>> start Supplied data

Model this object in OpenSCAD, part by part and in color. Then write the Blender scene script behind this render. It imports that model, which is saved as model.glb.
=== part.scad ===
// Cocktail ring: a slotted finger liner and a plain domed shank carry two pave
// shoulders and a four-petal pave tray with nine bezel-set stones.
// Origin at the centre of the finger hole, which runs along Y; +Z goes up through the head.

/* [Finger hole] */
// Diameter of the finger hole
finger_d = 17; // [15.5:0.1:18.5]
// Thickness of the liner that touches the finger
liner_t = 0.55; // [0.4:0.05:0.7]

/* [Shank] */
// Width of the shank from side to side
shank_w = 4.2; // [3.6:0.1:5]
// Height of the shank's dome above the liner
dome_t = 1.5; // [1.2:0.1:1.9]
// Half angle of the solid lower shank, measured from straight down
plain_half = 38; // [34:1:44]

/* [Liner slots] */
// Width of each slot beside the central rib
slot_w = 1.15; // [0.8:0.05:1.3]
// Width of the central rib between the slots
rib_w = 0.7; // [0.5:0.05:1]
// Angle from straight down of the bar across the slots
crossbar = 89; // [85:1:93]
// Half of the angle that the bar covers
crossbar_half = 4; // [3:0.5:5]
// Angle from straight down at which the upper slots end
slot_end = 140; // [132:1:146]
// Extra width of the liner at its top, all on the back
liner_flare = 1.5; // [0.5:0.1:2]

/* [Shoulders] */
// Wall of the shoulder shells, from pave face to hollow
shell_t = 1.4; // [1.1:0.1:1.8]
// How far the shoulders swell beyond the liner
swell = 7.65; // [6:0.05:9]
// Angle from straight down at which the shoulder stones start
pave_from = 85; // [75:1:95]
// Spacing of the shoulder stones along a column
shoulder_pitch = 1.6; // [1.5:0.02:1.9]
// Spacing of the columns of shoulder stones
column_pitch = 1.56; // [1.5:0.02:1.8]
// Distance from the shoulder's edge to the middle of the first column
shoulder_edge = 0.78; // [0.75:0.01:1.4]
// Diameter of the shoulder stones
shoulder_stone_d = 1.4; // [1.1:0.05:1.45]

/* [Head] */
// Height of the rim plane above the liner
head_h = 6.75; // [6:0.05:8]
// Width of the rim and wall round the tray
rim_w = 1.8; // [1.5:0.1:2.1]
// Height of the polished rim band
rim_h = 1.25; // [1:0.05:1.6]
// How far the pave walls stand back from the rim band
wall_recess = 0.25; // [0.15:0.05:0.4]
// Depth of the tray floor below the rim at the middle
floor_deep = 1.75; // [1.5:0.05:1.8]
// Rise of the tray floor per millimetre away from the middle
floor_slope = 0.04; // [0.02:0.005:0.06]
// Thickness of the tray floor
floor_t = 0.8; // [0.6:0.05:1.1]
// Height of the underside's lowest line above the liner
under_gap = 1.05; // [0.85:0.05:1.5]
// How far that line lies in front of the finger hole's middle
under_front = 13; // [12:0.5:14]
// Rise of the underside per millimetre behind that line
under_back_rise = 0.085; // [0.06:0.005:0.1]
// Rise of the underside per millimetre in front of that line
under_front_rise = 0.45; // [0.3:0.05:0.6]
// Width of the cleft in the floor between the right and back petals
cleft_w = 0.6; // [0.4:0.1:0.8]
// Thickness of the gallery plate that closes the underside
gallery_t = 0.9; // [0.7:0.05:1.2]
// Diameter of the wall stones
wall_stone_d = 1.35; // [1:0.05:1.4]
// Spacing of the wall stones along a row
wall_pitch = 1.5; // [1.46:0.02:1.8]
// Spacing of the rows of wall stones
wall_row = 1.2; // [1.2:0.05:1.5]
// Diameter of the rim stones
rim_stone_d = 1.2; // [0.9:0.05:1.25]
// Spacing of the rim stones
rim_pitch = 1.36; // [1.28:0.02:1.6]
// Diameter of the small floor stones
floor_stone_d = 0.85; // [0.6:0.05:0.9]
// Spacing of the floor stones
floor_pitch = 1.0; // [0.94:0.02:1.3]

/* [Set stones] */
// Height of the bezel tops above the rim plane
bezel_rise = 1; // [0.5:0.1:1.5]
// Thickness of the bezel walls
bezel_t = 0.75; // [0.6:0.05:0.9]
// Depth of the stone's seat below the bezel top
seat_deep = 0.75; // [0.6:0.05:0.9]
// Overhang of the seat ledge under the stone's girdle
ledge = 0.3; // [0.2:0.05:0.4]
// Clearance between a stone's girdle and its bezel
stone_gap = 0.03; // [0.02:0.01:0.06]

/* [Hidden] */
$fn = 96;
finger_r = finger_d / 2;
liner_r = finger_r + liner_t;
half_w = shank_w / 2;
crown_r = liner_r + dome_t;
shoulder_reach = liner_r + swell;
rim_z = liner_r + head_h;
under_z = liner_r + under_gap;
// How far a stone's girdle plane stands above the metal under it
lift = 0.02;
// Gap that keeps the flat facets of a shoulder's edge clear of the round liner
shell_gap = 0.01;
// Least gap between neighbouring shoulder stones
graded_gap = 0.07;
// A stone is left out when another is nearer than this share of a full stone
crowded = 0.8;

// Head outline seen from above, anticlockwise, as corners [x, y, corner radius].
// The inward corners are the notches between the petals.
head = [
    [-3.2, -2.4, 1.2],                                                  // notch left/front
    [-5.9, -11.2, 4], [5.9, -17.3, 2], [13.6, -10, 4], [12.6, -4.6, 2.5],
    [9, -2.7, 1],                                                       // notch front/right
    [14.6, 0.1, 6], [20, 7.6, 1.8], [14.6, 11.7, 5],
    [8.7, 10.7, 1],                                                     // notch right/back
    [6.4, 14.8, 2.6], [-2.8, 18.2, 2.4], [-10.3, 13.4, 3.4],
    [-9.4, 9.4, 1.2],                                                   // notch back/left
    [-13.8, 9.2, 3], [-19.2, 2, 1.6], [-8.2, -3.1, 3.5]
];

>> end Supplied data
>> start Supplied data

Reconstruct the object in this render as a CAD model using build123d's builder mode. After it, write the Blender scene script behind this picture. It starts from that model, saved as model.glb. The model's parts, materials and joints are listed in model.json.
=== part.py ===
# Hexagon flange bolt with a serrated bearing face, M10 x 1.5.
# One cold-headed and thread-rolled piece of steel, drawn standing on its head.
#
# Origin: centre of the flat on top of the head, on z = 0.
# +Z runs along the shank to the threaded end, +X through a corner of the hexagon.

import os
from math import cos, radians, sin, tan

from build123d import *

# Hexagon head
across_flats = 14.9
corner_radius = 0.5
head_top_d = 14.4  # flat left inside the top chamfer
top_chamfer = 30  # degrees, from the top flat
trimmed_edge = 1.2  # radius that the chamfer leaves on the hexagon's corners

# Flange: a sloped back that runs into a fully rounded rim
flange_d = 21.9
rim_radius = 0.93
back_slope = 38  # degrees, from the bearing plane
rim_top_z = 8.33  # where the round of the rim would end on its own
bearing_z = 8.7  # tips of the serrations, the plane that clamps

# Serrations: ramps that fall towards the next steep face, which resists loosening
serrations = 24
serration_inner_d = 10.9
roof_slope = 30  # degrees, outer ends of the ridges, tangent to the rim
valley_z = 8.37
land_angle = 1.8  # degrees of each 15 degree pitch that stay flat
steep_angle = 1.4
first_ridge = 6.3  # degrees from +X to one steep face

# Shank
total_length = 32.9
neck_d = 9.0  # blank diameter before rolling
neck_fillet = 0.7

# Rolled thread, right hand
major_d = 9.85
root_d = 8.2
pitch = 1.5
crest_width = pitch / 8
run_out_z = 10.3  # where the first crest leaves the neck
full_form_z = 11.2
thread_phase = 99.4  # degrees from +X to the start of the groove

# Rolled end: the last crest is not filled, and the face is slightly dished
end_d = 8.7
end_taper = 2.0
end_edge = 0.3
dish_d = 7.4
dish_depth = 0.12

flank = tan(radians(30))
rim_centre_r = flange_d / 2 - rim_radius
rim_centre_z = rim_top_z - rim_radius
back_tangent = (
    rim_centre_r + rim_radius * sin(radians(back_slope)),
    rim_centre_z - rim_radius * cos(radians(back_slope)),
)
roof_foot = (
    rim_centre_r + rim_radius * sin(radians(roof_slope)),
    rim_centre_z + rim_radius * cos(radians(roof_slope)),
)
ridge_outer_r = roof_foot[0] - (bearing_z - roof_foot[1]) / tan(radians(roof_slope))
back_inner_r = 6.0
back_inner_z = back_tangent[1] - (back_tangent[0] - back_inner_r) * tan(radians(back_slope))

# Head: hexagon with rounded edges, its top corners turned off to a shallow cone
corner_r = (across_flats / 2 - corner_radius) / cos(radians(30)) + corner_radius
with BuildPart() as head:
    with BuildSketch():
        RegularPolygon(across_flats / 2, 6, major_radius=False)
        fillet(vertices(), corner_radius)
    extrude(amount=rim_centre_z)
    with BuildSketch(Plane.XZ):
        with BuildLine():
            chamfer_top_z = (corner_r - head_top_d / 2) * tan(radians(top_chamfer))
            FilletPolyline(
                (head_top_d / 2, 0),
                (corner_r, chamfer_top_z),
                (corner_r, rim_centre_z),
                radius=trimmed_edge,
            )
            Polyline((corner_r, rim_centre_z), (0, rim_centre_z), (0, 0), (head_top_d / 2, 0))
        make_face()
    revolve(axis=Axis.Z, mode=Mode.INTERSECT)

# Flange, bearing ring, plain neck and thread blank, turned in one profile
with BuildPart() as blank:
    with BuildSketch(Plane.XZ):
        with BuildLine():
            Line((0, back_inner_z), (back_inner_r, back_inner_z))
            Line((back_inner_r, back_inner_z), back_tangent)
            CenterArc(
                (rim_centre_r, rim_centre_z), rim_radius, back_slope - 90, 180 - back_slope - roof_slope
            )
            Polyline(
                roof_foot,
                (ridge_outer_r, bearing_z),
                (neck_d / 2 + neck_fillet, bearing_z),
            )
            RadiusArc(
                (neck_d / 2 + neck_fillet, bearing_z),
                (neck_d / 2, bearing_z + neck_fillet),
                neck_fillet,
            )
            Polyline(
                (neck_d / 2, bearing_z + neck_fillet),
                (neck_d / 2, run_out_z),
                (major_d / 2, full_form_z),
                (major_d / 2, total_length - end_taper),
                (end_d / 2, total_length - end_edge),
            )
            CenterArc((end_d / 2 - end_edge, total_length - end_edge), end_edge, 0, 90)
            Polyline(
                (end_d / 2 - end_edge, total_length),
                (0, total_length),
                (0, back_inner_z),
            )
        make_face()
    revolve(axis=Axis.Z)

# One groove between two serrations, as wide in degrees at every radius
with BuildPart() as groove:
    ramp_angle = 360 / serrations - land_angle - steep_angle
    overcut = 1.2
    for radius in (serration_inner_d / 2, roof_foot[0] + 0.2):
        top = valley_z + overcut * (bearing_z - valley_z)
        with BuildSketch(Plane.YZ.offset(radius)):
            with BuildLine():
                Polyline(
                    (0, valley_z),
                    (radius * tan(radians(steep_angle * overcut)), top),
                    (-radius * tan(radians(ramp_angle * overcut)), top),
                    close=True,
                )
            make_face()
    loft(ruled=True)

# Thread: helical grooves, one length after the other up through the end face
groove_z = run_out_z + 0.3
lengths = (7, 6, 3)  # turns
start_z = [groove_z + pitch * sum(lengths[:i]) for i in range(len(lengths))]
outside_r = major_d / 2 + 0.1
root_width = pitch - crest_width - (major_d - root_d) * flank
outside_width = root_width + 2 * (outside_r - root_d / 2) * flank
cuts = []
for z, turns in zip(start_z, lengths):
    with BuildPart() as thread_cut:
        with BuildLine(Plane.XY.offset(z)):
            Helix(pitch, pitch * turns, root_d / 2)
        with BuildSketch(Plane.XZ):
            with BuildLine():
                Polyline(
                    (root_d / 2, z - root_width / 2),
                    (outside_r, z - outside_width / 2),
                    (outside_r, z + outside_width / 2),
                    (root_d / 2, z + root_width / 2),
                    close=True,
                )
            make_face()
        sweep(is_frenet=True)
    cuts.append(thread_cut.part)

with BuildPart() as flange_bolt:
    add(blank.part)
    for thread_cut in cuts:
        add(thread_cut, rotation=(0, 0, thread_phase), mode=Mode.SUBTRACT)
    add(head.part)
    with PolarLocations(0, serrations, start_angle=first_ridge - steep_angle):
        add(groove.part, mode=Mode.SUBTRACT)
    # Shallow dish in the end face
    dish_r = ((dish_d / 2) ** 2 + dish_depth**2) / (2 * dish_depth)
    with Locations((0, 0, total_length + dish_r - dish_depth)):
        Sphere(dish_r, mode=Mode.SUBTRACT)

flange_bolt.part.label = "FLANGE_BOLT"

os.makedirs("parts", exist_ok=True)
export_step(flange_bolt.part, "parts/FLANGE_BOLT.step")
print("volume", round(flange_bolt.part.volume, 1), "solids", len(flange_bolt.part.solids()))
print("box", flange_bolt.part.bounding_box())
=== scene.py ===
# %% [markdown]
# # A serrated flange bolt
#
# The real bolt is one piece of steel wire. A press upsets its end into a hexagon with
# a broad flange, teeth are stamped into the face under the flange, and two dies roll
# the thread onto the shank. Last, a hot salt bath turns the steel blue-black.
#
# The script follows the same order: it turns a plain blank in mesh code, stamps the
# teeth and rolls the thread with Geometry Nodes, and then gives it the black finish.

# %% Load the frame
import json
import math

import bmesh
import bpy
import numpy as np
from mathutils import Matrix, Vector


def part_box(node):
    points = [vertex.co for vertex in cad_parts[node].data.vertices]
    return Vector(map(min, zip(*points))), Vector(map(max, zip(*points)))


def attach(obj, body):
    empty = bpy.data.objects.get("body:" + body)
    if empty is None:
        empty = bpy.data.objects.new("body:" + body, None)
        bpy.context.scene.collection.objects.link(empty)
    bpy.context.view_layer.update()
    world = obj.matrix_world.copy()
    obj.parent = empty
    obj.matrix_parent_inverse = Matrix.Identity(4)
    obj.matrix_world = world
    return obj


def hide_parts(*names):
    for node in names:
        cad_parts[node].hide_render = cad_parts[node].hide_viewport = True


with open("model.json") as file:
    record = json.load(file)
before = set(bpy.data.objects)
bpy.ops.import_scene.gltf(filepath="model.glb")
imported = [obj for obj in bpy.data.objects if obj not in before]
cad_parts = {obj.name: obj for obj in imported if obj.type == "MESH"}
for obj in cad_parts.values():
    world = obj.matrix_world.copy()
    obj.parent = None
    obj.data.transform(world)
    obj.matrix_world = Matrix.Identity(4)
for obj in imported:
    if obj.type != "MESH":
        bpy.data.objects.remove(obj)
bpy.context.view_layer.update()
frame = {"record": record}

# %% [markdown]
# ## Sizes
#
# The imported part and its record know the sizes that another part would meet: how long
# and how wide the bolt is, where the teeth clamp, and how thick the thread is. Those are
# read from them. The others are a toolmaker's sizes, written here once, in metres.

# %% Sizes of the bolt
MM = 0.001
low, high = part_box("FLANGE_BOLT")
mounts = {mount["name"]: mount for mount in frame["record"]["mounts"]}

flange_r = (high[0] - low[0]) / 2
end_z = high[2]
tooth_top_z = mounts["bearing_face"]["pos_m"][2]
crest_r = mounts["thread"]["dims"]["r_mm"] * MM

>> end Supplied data
>> start Supplied data

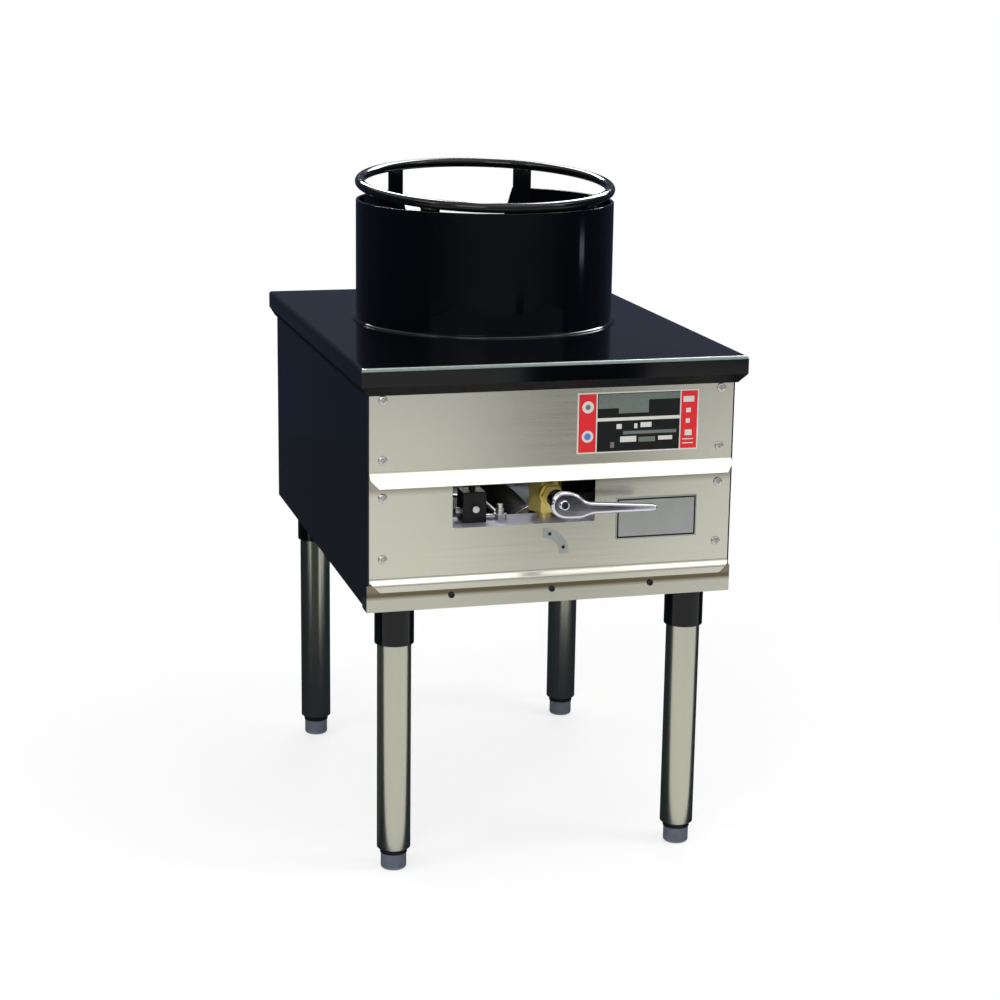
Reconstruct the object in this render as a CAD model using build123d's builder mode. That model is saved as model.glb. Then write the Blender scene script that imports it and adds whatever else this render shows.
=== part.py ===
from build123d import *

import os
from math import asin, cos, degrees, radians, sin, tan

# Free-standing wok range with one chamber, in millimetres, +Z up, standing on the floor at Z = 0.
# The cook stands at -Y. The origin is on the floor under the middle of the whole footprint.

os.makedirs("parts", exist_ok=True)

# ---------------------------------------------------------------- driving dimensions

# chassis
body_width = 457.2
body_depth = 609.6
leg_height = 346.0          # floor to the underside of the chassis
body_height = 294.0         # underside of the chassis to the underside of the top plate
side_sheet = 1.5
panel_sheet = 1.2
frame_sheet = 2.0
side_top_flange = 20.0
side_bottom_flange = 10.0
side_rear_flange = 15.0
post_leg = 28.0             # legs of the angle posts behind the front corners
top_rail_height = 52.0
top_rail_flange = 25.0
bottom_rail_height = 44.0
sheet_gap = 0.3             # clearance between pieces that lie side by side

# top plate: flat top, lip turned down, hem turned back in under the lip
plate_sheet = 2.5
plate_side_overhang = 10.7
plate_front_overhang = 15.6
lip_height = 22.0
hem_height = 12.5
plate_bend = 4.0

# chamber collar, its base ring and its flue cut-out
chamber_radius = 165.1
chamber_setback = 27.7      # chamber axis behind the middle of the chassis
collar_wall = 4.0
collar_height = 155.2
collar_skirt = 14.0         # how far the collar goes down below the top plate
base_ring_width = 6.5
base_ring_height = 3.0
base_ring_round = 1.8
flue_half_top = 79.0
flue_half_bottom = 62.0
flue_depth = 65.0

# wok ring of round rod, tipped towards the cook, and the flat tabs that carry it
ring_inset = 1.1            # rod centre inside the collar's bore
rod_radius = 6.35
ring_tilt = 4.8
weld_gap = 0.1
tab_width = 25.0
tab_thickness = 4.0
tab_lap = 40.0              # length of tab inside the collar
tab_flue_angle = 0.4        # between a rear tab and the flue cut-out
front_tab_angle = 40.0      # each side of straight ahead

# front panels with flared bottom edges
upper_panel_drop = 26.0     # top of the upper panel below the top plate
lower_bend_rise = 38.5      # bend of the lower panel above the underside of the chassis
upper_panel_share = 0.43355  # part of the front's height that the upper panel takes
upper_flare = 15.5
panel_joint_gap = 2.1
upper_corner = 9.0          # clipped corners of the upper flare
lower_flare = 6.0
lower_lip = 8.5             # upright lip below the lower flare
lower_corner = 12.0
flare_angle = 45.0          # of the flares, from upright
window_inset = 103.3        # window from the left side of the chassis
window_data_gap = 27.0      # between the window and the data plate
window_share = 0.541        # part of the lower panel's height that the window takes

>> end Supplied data

Task objective ->
In the listing above, find the line containing "with PolarLocations(0, serrations, start_angle=first_ridge" and the line containing "obj.parent = empty". Output them and every line between, exactly, and nothing else.

Correct output ->
    with PolarLocations(0, serrations, start_angle=first_ridge - steep_angle):
        add(groove.part, mode=Mode.SUBTRACT)
    # Shallow dish in the end face
    dish_r = ((dish_d / 2) ** 2 + dish_depth**2) / (2 * dish_depth)
    with Locations((0, 0, total_length + dish_r - dish_depth)):
        Sphere(dish_r, mode=Mode.SUBTRACT)

flange_bolt.part.label = "FLANGE_BOLT"

os.makedirs("parts", exist_ok=True)
export_step(flange_bolt.part, "parts/FLANGE_BOLT.step")
print("volume", round(flange_bolt.part.volume, 1), "solids", len(flange_bolt.part.solids()))
print("box", flange_bolt.part.bounding_box())
=== scene.py ===
# %% [markdown]
# # A serrated flange bolt
#
# The real bolt is one piece of steel wire. A press upsets its end into a hexagon with
# a broad flange, teeth are stamped into the face under the flange, and two dies roll
# the thread onto the shank. Last, a hot salt bath turns the steel blue-black.
#
# The script follows the same order: it turns a plain blank in mesh code, stamps the
# teeth and rolls the thread with Geometry Nodes, and then gives it the black finish.

# %% Load the frame
import json
import math

import bmesh
import bpy
import numpy as np
from mathutils import Matrix, Vector


def part_box(node):
    points = [vertex.co for vertex in cad_parts[node].data.vertices]
    return Vector(map(min, zip(*points))), Vector(map(max, zip(*points)))


def attach(obj, body):
    empty = bpy.data.objects.get("body:" + body)
    if empty is None:
        empty = bpy.data.objects.new("body:" + body, None)
        bpy.context.scene.collection.objects.link(empty)
    bpy.context.view_layer.update()
    world = obj.matrix_world.copy()
    obj.parent = empty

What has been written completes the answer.